Task:
Copy verbatim the material from its first line to the line that holds "finger_power, palm_power = 1.92, 2.82", including that line.
==============================
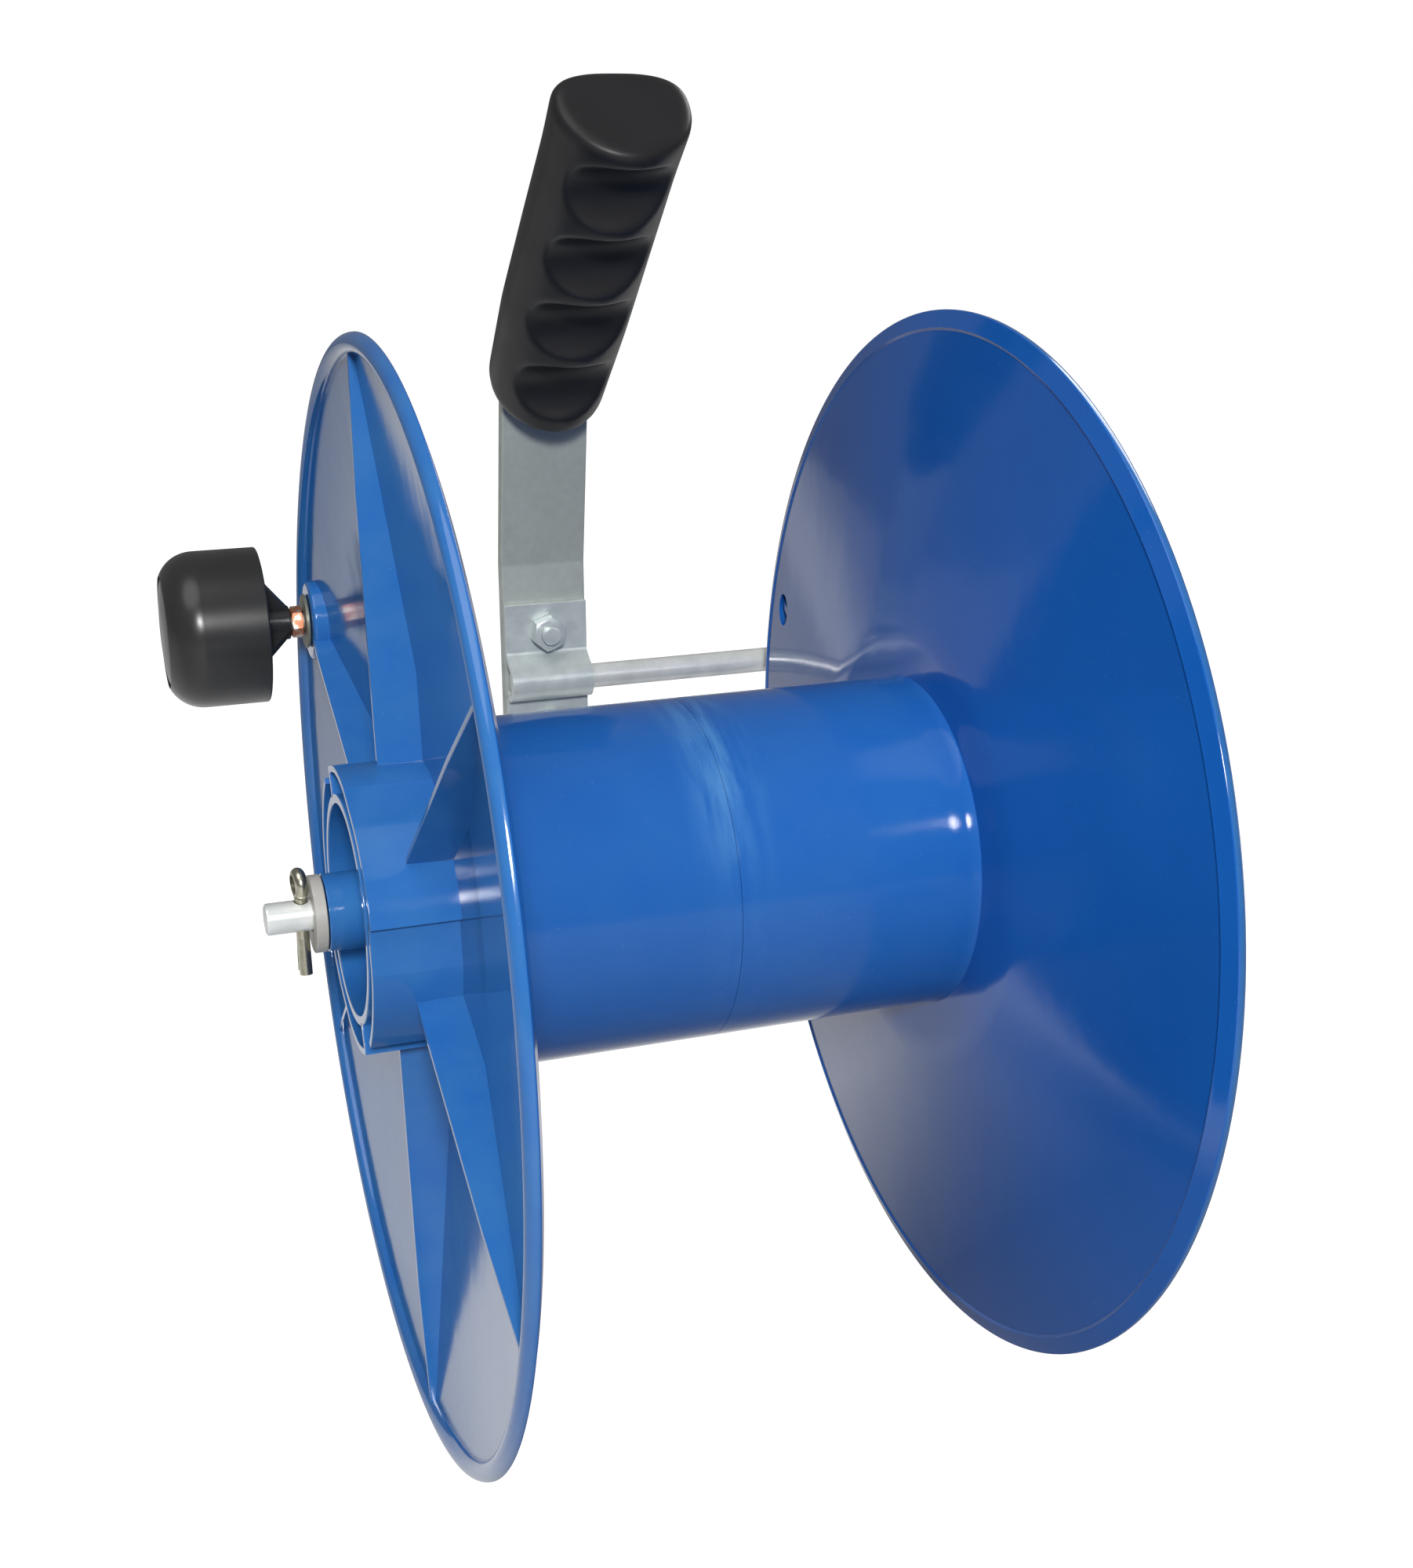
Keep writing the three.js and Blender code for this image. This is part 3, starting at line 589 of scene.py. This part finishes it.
def grip():
    length, end_round, neck, voxel, smoothings = 121, 3, 3.7, 0.7, 14
    # Share of the length, half width, depth to the fingers' side, depth to the palm's side
    sections = [
        (0, 17.7, 18.6, 14.9),
        (0.3, 18.9, 17, 15.2),
        (0.6, 18.6, 17.6, 14.5),
        (0.85, 18.4, 18.2, 12.9),
        (1, 18.9, 18.6, 11.9),
    ]
    finger_power, palm_power = 1.92, 2.82

    def section(height):
        share = height / length
        upper = next(i for i, line in enumerate(sections) if i and line[0] >= share - 1e-6)
        (start, *lows), (stop, *highs) = sections[upper - 1], sections[upper]
        along = (share - start) / (stop - start)
        return [a + along * (b - a) for a, b in zip(lows, highs)]

    bm = bmesh.new()
    bmesh.ops.create_circle(bm, segments=72, radius=1, cap_ends=True)
    end = bm.edges[:]
    rings = 24
    for _ in range(rings):
        end = draw_on(bm, end, (0, 0, length / rings))
    close_ends(bm)
    for corner in bm.verts:
        x, y, height = corner.co
        width, fingers, palm = section(height)
        depth, power = (palm, palm_power) if y > 0 else (fingers, finger_power)
        corner.co.x = math.copysign(width * abs(x) ** (2 / power), x)
        corner.co.y = math.copysign(depth * abs(y) ** (2 / power), y)
    soften(bm, sharp_edges(bm, 60), end_round, 5)
    slot = bmesh.new()
    slot_half_width, slot_half_thickness, slot_depth = 14.1, 2.8, 102.3
    bmesh.ops.create_cube(slot, size=2)
    size = (slot_half_width, slot_half_thickness, slot_depth)
    bmesh.ops.scale(slot, vec=size, verts=slot.verts)
    bm = carved(bm, slot)
    first_scoop, scoop_pitch, scoop_half_length, scoop_depth = 17.4, 27.9, 12, 7.6
    radius = (scoop_half_length ** 2 + scoop_depth ** 2) / (2 * scoop_depth)
    right_across = 80
    for scoop in range(4):
        height = length - first_scoop - scoop_pitch * scoop
        dent = bmesh.new()
        bmesh.ops.create_cone(
            dent, cap_ends=True, segments=64, radius1=radius, radius2=radius,
            depth=right_across,
            matrix=Matrix.Translation((0, scoop_depth - section(height)[1] - radius, height))
            @ Matrix.Rotation(math.pi / 2, 4, "Y"),
        )
        bm = carved(bm, dent)
    bm = worked(bm, ("REMESH", {"mode": "VOXEL", "voxel_size": voxel}))
    for _ in range(smoothings):
        bmesh.ops.smooth_vert(
            bm, verts=bm.verts, factor=0.5, use_axis_x=True, use_axis_y=True, use_axis_z=True
        )
    leant, sloped = (Matrix.Rotation(math.radians(angle), 3, "X") for angle in (lean, grip_slope))
    bmesh.ops.rotate(bm, verts=bm.verts, matrix=sloped)
    up = Vector((0, 0, 1))
    foot = Vector(strap_start) + upright * up + leant @ (leaning * up) + sloped @ (neck * up)
    bmesh.ops.translate(bm, vec=foot, verts=bm.verts)
    return bm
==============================
Output:
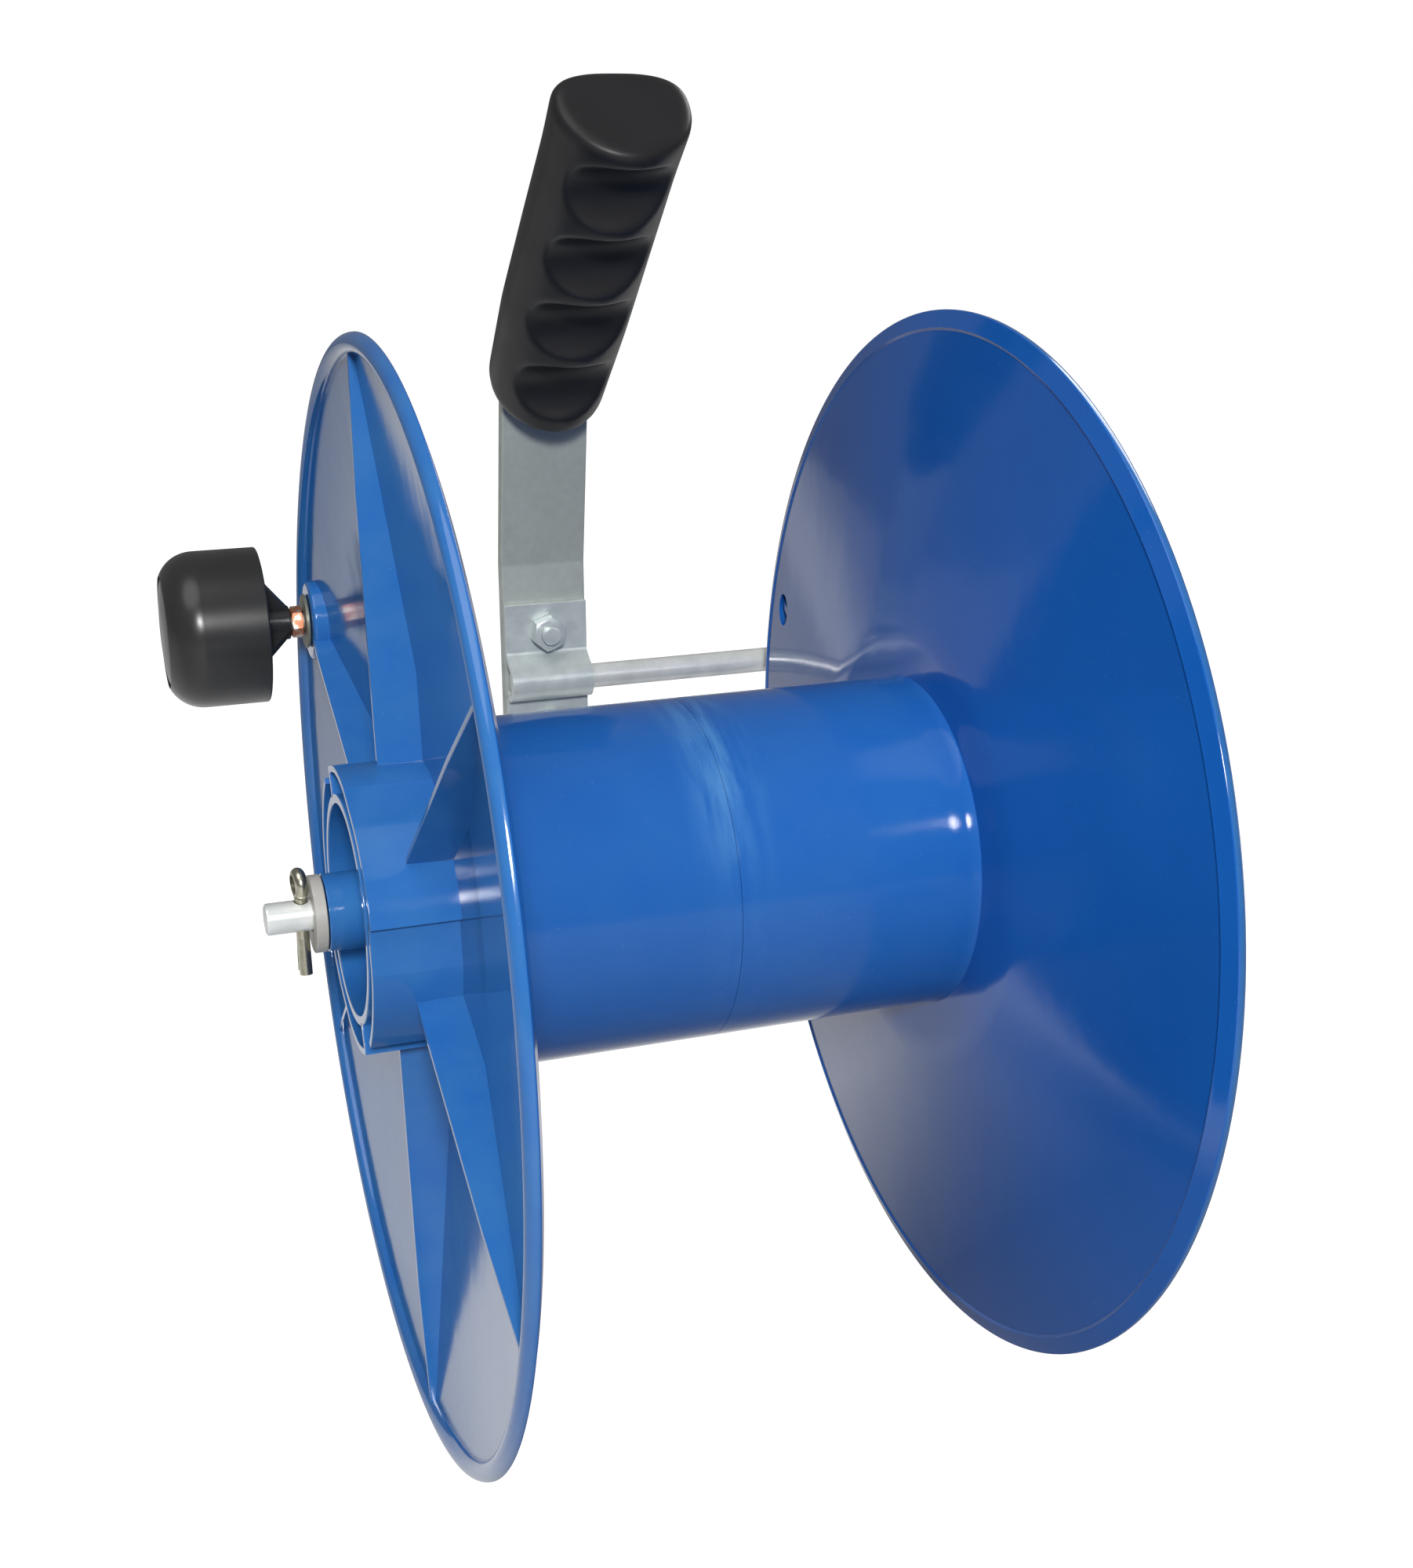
Keep writing the three.js and Blender code for this image. This is part 3, starting at line 589 of scene.py. This part finishes it.
def grip():
    length, end_round, neck, voxel, smoothings = 121, 3, 3.7, 0.7, 14
    # Share of the length, half width, depth to the fingers' side, depth to the palm's side
    sections = [
        (0, 17.7, 18.6, 14.9),
        (0.3, 18.9, 17, 15.2),
        (0.6, 18.6, 17.6, 14.5),
        (0.85, 18.4, 18.2, 12.9),
        (1, 18.9, 18.6, 11.9),
    ]
    finger_power, palm_power = 1.92, 2.82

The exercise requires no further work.